ESX 3.5 cluster failure with SAN & Network connectivity loss, BMC error ?

Hi All,

I have just had a weird catastrophic failure of one of my hosts in my cluster and I have yet to be able to pinpoint what caused it and how to fix it. Any thoughts, comments or pointers appreciated.

In brief I have a two node ESX 3.5 U4 cluster with enterprise licensing (DRS, vMotion etc with vCentre) running on HP DL380 G5 servers. These are connected via QLogics PCIe iSCSI HBAs to a Nortel ERS 5500 switch and then an EqualLogic iSCSI cluster of a PS100E and a PS4000E with version 4.2.1 firmware.

This is used to provide numerous high value but low load development and demonstration virtual machines. As of about 5 this evening one of the nodes just disconnected from VC along with all the VMs running on it.

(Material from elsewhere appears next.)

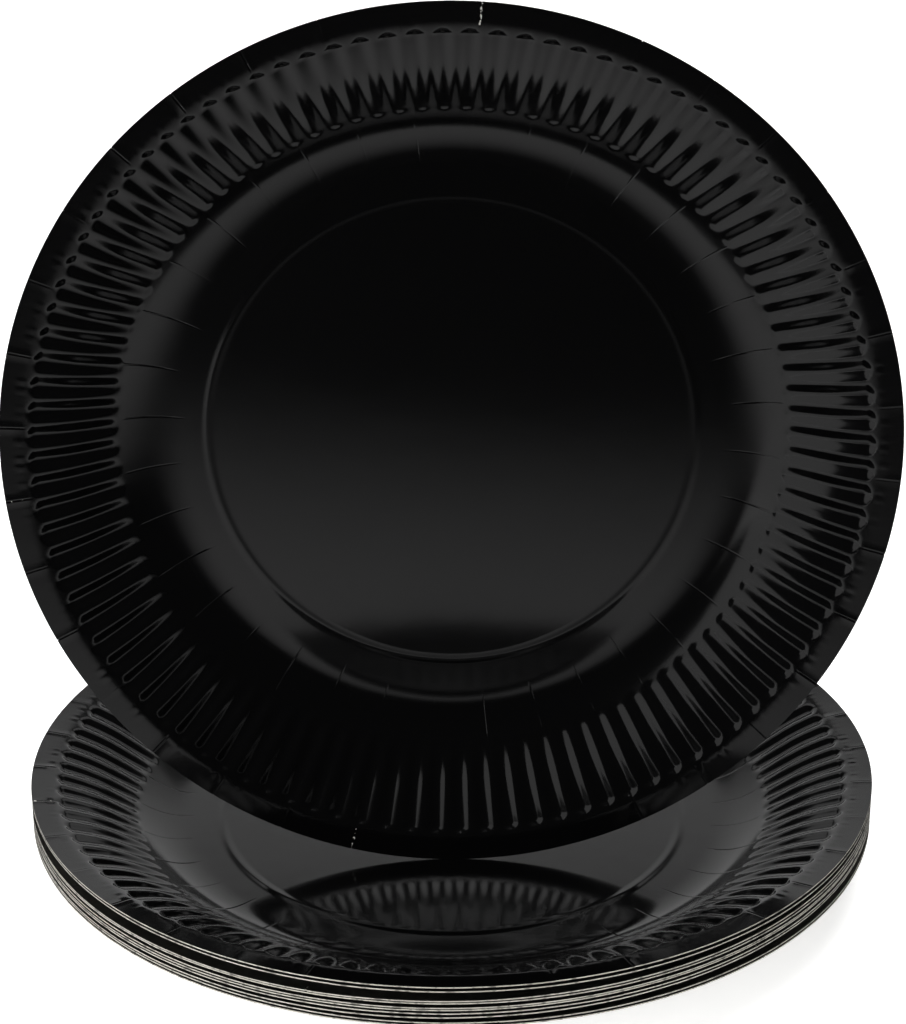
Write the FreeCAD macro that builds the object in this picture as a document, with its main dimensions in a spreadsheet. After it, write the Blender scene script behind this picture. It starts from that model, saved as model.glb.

Before this no changes to configurations of switches, ESX or servers had taken place. What seemed to trigger this was the changing of some VM's NIC vSwitch connections.

Looking at all VMs running on the one remaining host seem to be OK but on closer inspection if you attempt to do anything that writes to the disk it fails, in a similar way if the their is an iSCSI time out due to a network failure. VC which is in a VM allows logins and functions but you cant use RDP to get to it or communicate with the VM in any other way.

There are also a number of errors on the physical consoles of the servers which also indicate a network connectivity failure. See screen grab below:

However the SAN is up, the network is only one switch and it is up, the VCB physical server thats connected to the same independent iSCSI SAN network can mount LUNs and happily write and read to them. This then isolates the network and SAN as possible faults.

One server responds only to Ping and SSH the other responds to Ping, SSH, VI Client direct connection and VC. As they both still respond in some way to their original IPs then there can't have been a vswif mis-config.

Logging in physically to both servers brings up similar errors relating to BMC. With a quick search of Google and the forums this seems like it might be an issue but why has it just happened without a re-boot or upgrade happening etc ? The KB article that seems to relate to this does not work and keeps asking for authorization.

So any help much appreciated !

0 Kudos
1 Reply
George_B
Enthusiast
Enthusiast

In addition I have now just tested from the ISCLI QLogic SanSurfer utility installed on both nodes and both HBA's can ping and see the SAN.

0 Kudos